Mr Pint was an engineer. “But he never touches a wrench. He’s like an executive.”

“Where?”

“At the hospital, Father.”

“At City?”

“At Mercy, Father.”

Oh, God, he thought, the nuns were going to be in on it too. They walked the next block in silence.

“Who plays the mandolin?” he asked.

“He does.”

They walked another block in silence. “I don’t want to get TV,” she said plaintively. She brightened at the sight of a squirrel.

“Don’t care for TV?”

“No, it’s not that. I just don’t know how long I’ll keep my apartment.”

Was Mrs Mathers saying that she’d get out of town, or only that she’d move to another parish? If so, she was a little late. By feasting at their board, he had blessed the union, if any, in the eyes of the parish. What a deal! It was too late for him to condemn the enamored couple, one of whom was out of his jurisdiction anyway (in parting, he had shaken Mr Pint’s hand). It was a bad situation, bad in itself and bad because it involved him.
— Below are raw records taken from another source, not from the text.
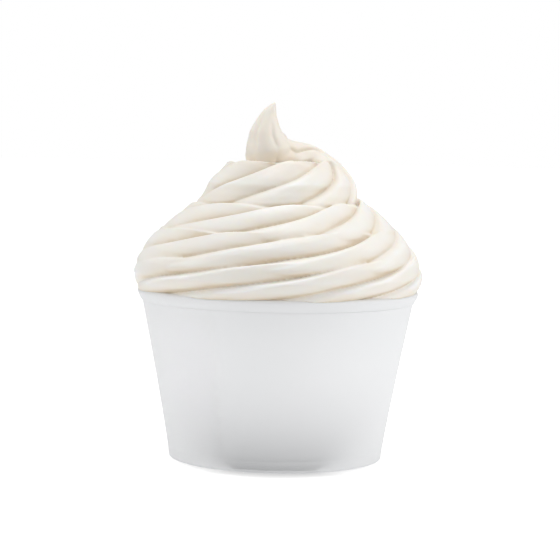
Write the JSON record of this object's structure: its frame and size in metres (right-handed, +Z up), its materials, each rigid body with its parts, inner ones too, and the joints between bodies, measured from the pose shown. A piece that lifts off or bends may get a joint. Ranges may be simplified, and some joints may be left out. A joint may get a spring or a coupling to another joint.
{
  "type": "frozen yogurt cup",
  "caption": "Plain white paper cup filled with frozen yogurt, topped with a tall star-piped soft-serve swirl that ends in a pulled-up tip.",
  "frame": {"origin": "on the cup's axis at the floor that it stands on", "axes": "+Z up along the cup's axis, -Y towards the front that the picture shows, +X to the viewer's right"},
  "size_m": [0.0985, 0.0984, 0.1215],
  "materials": {
    "cup_paper": "smooth white coated paper board, slight satin sheen",
    "yogurt": "warm cream-white soft-serve frozen yogurt, moist and softly glossy"
  },
  "bodies": {
    "root": {"cup_wall": "cup_paper", "cup_base": "cup_paper", "yogurt": "yogurt"}
  },
  "joints": []
}
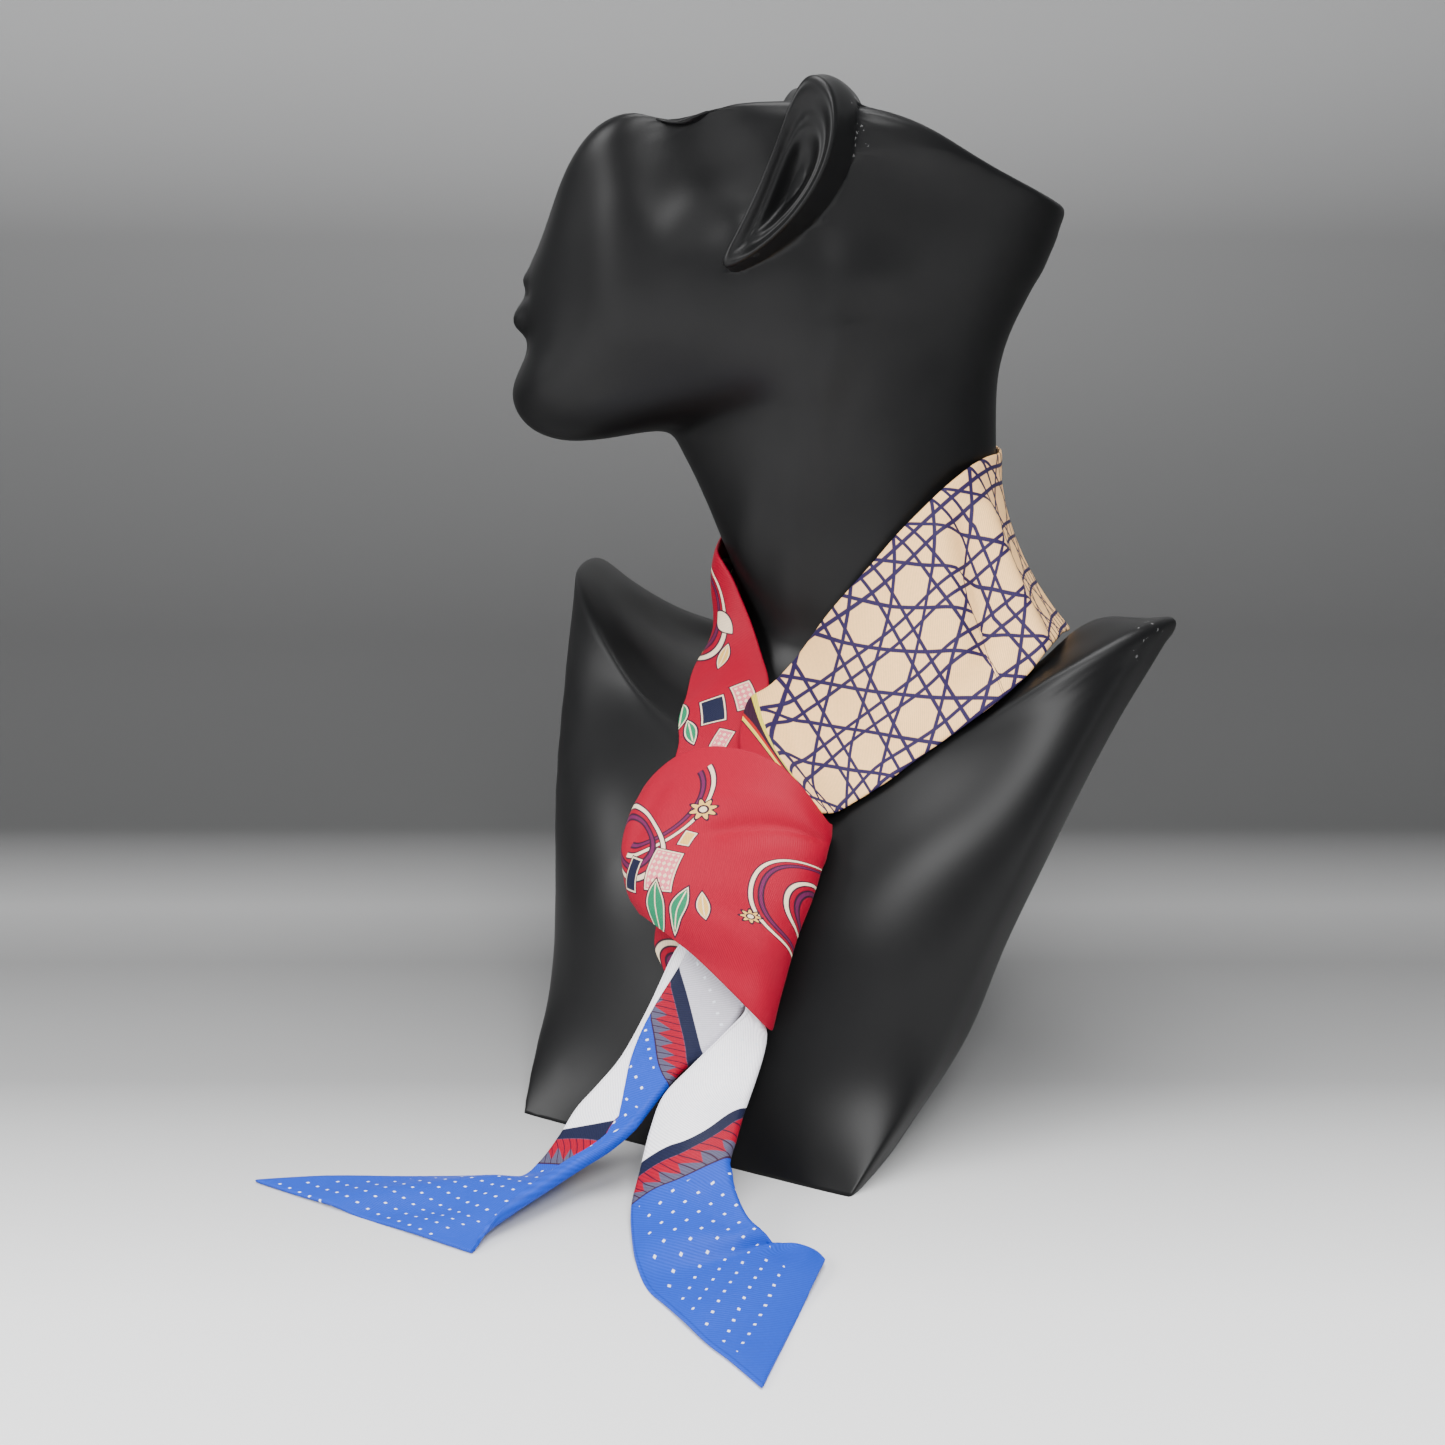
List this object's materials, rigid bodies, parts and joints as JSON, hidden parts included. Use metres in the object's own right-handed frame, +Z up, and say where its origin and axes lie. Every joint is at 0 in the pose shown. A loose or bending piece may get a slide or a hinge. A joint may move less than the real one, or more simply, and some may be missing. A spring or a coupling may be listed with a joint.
{
  "type": "skinny scarf on display bust",
  "caption": "Narrow printed silk scarf wound round the neck of a black limbless display bust and knotted in front, its slanted ends lying on the surface before the base.",
  "frame": {"origin": "on the bust's flat underside, under the notch between the collar bones, 71 mm behind the middle of the base's front edge", "axes": "+Z up, the bust's chest faces -Y, +X is the bust's own left"},
  "size_m": [0.2231, 0.2984, 0.3234],
  "materials": {
    "bust": "smooth matt black",
    "neck_loop": "silk twill with a soft sheen",
    "knot_wrap": "silk twill with a soft sheen",
    "knot_tuck": "silk twill with a soft sheen",
    "tail_left": "silk twill with a soft sheen",
    "tail_right": "silk twill with a soft sheen"
  },
  "bodies": {
    "root": {"bust": "bust", "neck_loop": "neck_loop", "knot_wrap": "knot_wrap", "knot_tuck": "knot_tuck", "tail_left": "tail_left", "tail_right": "tail_right"}
  },
  "joints": []
}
Better, though, that they live in sin than marry in haste. That was something, however, that it would take theologians (contemplating the dangers of mixed marriage, the evil of divorce) to see. He knew what the parishioners would think of that.

And the pastor . . .

At the church, at the moment of parting, he said, “You’re going to be early for devotions.” That was all. To thank her, as he wanted to, for the good dinner would be, in a way, to thank her for compromising him with parish and pastor. It was quite enough that he say nothing to hurt her, and go.

“I’ve got some things to do around the side altars,” Mrs Mathers said.

He nodded, backing away.

“You suppose Grace’ll be inside?” she called after him, just as if all were now well between her and her best friend in the Society.

He had his back to her and kept going, plowed on, nodding though, vigorously nodding like one of the famous yes-horses of Odense. For a moment he entertained the idea that Mrs Mathers was a mental case, which would explain everything, but it wouldn’t do. Mrs Mathers remained a mystery to him.

In the rectory, he started up the front stairs for his room. Then he went back down, led by sounds to the converts’ parlor. There he found a congregation of middle-aged women dressed mostly in navy blues and blacks, unmistakably Altar and Rosary, almost a full consistory, and swarming.

“Could I be of any service to you ladies?”

The swarming let up. “Miss Burke said we should wait in here,” someone said.